Others have suggested that every classroom be assessed and a notice posted on the door with the maximum occupancy allowed and operational requirements for proper ventilation.
Schools have made improvements, including purchasing nearly 18,000 portable air filters, and more are coming, the Ministry of Education says.
BEEFING UP TESTING, TRACING AND I SOLATING
Others, including Marit Stiles, the Ontario NDP's education critic, are calling for widespread testing of asymptomatic students and staff at schools.
The province's chief medical officer of health has said the layers of protection have worked and there has not been a lot of transmission of the virus in schools.
However, as some experts have pointed out, the prevalence of the virus at schools is unclear because students or staff may have no symptoms or only mild ones.
Widespread testing would help identify those people and contain outbreaks.
Pop-up test sites for asymptomatic students, staff and family members were held at a number of schools late last year, including some in Ottawa.
Ontario plans to “scale up provincewide asymptomatic testing” at schools, said Lecce spokesperson Caitlin Clark.
Nisha Thampi, an infectious-diseases specialist at CHEO, also points out the critical role of close-contact tracing, saying schools should be given priority.
Thampi and others say parents also need support to stay home from work when their children are at home self-isolating.
CONSIDER MANDATORY MASKS F OR ALL STUDENTS
The province requires students in Grades 4 to 12 to wear cloth masks while indoors at school and in school buses.

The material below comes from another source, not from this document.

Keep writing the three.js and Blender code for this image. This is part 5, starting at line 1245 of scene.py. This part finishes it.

In some cities, including Toronto, school boards have extended the mask requirement to all students.
There is no consensus, though, on whether the risks would outweigh the benefits of requiring all children to wear masks.

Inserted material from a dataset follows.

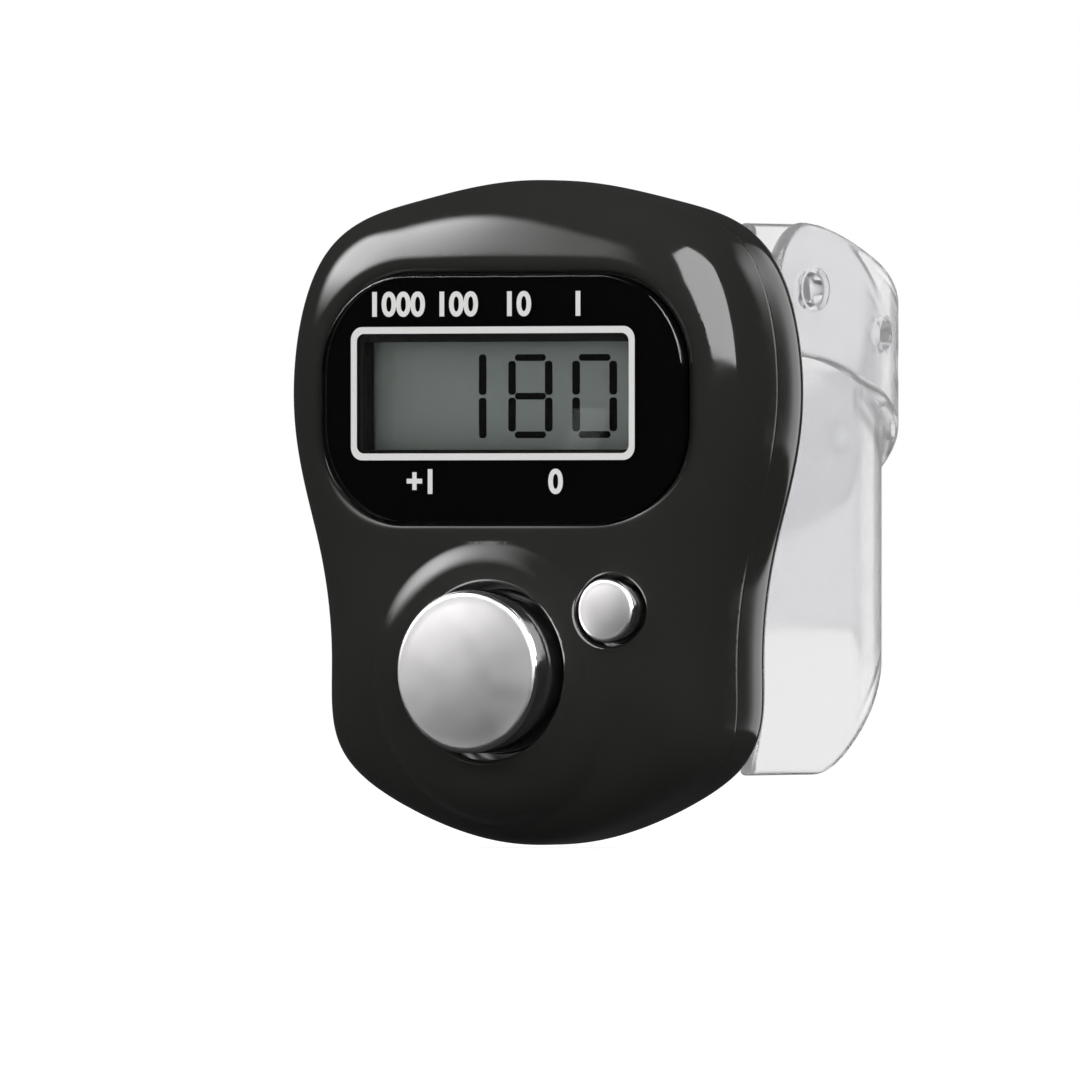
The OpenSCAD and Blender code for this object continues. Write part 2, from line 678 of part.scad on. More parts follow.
module strap_panel() color([0.93, 0.93, 0.96, 0.55]) seated() {
    strap_root(panel_t);
    difference() {
        union() {
            // leg and first quarter, cut to the shoulders
            intersection() {
                translate([0, loop_y, strap_z - root_w / 2]) linear_extrude(root_w) {
                    corners(loop_r, strap_front_y - loop_y, loop_r + panel_t, 0);
                    intersection() {
                        loop_ring();
                        square(loop_r + panel_t + over);
                    }
                }
                translate([0, loop_y, strap_z]) rotate([90, 0, 90]) linear_extrude(loop_r + panel_t + over)
                    polygon(concat(
                        [[-loop_y, -root_w / 2], [-shoulder_start, -root_w / 2]],
                        [for (k = [1:shoulder_steps]) let (y = panel_y(k)) [y, -panel_half(y)]],
                        [[loop_r + panel_t + over, -band_w / 2], [loop_r + panel_t + over, band_w / 2]],
                        [for (k = [shoulder_steps:-1:1]) let (y = panel_y(k)) [y, panel_half(y)]],
                        [[-shoulder_start, root_w / 2], [-loop_y, root_w / 2]]));
            }
            // band on round the finger
            translate([0, loop_y, strap_z - band_w / 2]) linear_extrude(band_w) intersection() {
                loop_ring();
                polygon([[0, 0], [0, 2 * loop_r], [-2 * loop_r, 2 * loop_r],
                         [2 * loop_r * cos(panel_wrap), 2 * loop_r * sin(panel_wrap)]]);
            }
        }
        crowned(-rub, half_d + rub, crown_steps, 1, over);
    }
    // stud that the tongue is pressed over
    translate([loop_r + panel_t, loop_y - tip_y, tip_z]) rotate([0, 90, 0]) rotate_extrude() {
        corners(0, -panel_t / 2, stud_neck_r, stud_h);
        corners(0, stud_h - stud_head_t, stud_head_r - stud_edge_r, stud_h);
        corners(0, stud_h - stud_head_t, stud_head_r, stud_h - stud_edge_r);
        translate([stud_head_r - stud_edge_r, stud_h - stud_edge_r]) circle(stud_edge_r);
    }
}

// Ring of the finger loop, about its axis
module loop_ring() difference() {
    circle(loop_r + panel_t);
    circle(loop_r);
}

function panel_y(k) = -shoulder_start + (shoulder_start + shoulder_end) * k / shoulder_steps;

// The tongue runs along the outside of the panel. Its stations are distances along that path,
// from the middle of the rounded tip, back along the right leg, round the loop and down the left.
tongue_r = tongue_w / 2;
path_r = loop_r + panel_t + layer_gap;
arc_l = path_r * PI;
left_l = loop_y - strap_front_y;
path_l = tip_y + arc_l + left_l;

// Angle round the loop at a station, and how far the path has gone down the left leg
function path_a(v) = min(max((v - tip_y) / path_r * 180 / PI, 0), 180);
function path_down(v) = max(v - tip_y - arc_l, 0);
function path_in(v) = path_r - (path_r - loop_r) * ease((path_a(v) - step_from) / (step_to - step_from));
function path_z(v) = tip_z - (tip_z - strap_z) * ease((v + tongue_r / 4) / rise_l);
function path_half(v) = v < 0 ? sqrt(max(tongue_r * tongue_r - v * v, 0))
    : tongue_r + (root_w / 2 - tongue_r) * ease(path_down(v) / flare_l);
function path_point(v, out, z) = let (r = path_in(v) + out, a = path_a(v)) [
    r * cos(a), r * sin(a) + min(v - tip_y, 0) - path_down(v), z];
function path_ring(v) = let (z = path_z(v), w = path_half(v)) [
    path_point(v, 0, z - w), path_point(v, 0, z + w),
    path_point(v, tongue_t, z + w), path_point(v, tongue_t, z - w)];
stations = concat(
    [for (k = [1:tip_steps]) -tongue_r * cos(90 * k / tip_steps - 45 / tip_steps)],
    [for (k = [0:tongue_steps]) path_l * k / tongue_steps]);

module strap_tongue() color([0.93, 0.93, 0.96, 0.55]) seated() difference() {
    union() {
        difference() {
            translate([0, loop_y, 0]) loft(path_point(stations[0], tongue_t / 2, path_z(stations[0])),
                 [for (v = stations) path_ring(v)],
                 path_point(path_l, tongue_t / 2, path_z(path_l)));
            crowned(-rub, half_d + rub, crown_steps, 1, over);
        }
        mirror([1, 0, 0]) strap_root(tongue_t);
    }
    for (k = [0:holes - 1]) let (v = k * hole_pitch + (k > 0 ? hole_start : 0))
        translate([0, loop_y + min(v - tip_y, 0), path_z(v)]) rotate([0, 0, path_a(v)])
            rotate([0, 90, 0]) cylinder(r = hole_r, h = path_r + tongue_t + over);
}

front_shell();
back_shell();
display_lens();
lens_tape();
lcd_glass();
lcd_reflector();
lcd_frame();
zebra_strip();
circuit_board();
controller_blob();
board_parts();
board_screws();
count_button();
count_dome();
count_pill();
reset_button();
reset_dome();
reset_pill();
button_cell();
contact_positive();
contact_negative();
battery_door();
door_screw();
case_screws();
strap_panel();
strap_tongue();
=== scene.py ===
from math import cos, pi, radians, sin
import bpy
import numpy as np
from mathutils import Matrix, Vector


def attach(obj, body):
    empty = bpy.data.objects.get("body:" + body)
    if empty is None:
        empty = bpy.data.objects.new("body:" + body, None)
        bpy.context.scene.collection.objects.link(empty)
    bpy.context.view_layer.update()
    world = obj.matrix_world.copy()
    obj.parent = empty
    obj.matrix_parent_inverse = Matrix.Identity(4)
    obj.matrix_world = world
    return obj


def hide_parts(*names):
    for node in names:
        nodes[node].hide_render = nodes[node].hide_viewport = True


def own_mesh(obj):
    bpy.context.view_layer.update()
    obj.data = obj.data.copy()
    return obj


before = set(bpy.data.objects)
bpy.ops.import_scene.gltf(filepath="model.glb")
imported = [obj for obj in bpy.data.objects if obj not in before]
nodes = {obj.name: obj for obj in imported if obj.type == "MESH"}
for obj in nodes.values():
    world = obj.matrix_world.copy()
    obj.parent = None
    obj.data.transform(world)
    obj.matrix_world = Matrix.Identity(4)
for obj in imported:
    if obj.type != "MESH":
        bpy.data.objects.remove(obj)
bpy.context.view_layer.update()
print("frame loaded:", len(nodes), "nodes")

# All sizes below are millimetres in the body's own drawing: x across, z up, y = 0 on the parting
# line and negative towards the face. The row frame lies loopY further back and counts metres.
body = {
    "width": 32.5, "height": 41, "halfDepth": 7, "loopY": 18.3, "wall": 1.2, "backY": 6.8,
    "xShares": [0, 0.49, 0.93, 1.05, 0.86, 0.81, 0.85, 0.56, 0],
    "zShares": [1.03, 0.94, 0.86, 0.29, -0.11, -0.46, -0.73, -0.89, -1.05],
    "power": 4, "around": 420, "rings": 104, "partingRound": 0.03, "backBlend": 0.06, "cutterY": -12,
    "lipHeight": 0.8, "lipInset": 0.7, "rebateInset": 0.6, "rebateY": -0.9,
}


def place(points):
    # Millimetres of the drawing to metres of the frame
    return (np.asarray(points, float) - (0, body["loopY"], 0)) / 1000


def linked(name, data):
    # A new object in the scene that shows the data
    piece = bpy.data.objects.new(name, data)
    bpy.context.scene.collection.objects.link(piece)
    return piece


def meshPiece(name, points, faces):
    # One object from points in millimetres and a list of face arrays. Where its signed volume is
    # negative, the faces are turned, so that they point outwards.
    mesh = bpy.data.meshes.new(name)
    mesh.from_pydata(place(points), [], [tuple(f) for part in faces for f in np.asarray(part).tolist()])
    mesh.calc_loop_triangles()
    corners = np.empty(len(mesh.loop_triangles) * 3, int)
    mesh.loop_triangles.foreach_get("vertices", corners)
    a, b, c = place(points)[corners.reshape(-1, 3)].transpose(1, 0, 2)
    if np.einsum("ij,ij->i", a, np.cross(b, c)).sum() < 0:
        mesh.flip_normals()
    return linked(name, mesh)


def ringFaces(rows, columns):
    # Quads between neighbouring closed rings of points
    i = np.arange(rows - 1)[:, None] * columns
    j = np.arange(columns)[None, :]
    k = (j + 1) % columns
    return np.stack([i + j, i + k, i + columns + k, i + columns + j], -1).reshape(-1, 4)


def fanFaces(pole, columns, first):
    # Triangles from a pole to the ring that starts at the point first
    j = np.arange(columns)
    return np.stack([np.full(columns, pole), first + (j + 1) % columns, first + j], -1)


def lofted(name, rings, start, end):
    # Closed solid through rings of points, shape rows by columns by 3, with a pole at each end
    rows, columns = rings.shape[:2]
    points = np.concatenate([rings.reshape(-1, 3), [start], [end]])
    count = rows * columns
    startFan = fanFaces(count, columns, 0)
    endFan = fanFaces(count + 1, columns, count - columns)[:, ::-1]
    return meshPiece(name, points, [ringFaces(rows, columns), startFan, endFan])


def rounding(centre, radius, start, end, steps=6):
    # Points of an arc in a profile, angles in degrees
    a = np.radians(np.linspace(start, end, steps))
    return [(centre[0] + radius * cos(t), centre[1] + radius * sin(t)) for t in a]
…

Children can spread disease if masks are not worn and disposed of properly, and there are concerns masks could interfere with language and social development of younger children because they obscure the teacher's facial expressions.
Ottawa Public Health recommends that children in kindergarten to Grade 3 who “are able to appropriately and consistently wear a mask” do so, but it “can be challenging for some younger children to correctly wear a mask, especially for long periods of time.”
“This is the main reason why OPH is not requiring mask wearing while at school in those age groups,” a statement said.
REDUCING CLASS SI ZES
Probably the most common demand from the government's critics is to increase physical distancing at elementary schools by reducing class sizes.
The government had made some funds available and boards have used reserves. More than 3,000 extra teachers have been hired this year, allowing schools to cut class sizes, but it's nowhere near enough to ensure elementary classes of 15 across the province, as critics have requested.
But there is already a shortage of occasional teachers at many school boards.
The only quick way to drastically cut class sizes is to make school part-time, as some of the province's high schools have already done. Students in designated boards, mainly in urban areas, attend in-school classes, with a 15-student limit, half the time and study online at home for the remainder.
But a hybrid model for elementary students has drastically different consequences for parents because younger children require supervision at home.
TAKE CLASSES OUTSIDE
The province has encouraged school boards to consider holding classes outside, where the risk of coronavirus transmission is lower, and some teachers and schools have done that.
However, Thampi and others say there should be a co-ordinated effort to encourage the practice.
Thampi says more outdoor education would have lasting benefits.
“This is a unique opportunity to look at outdoor learning both for COVID safety and for a developmentally stimulating measure. We would do well to explore it now, because we would probably never make the time after.”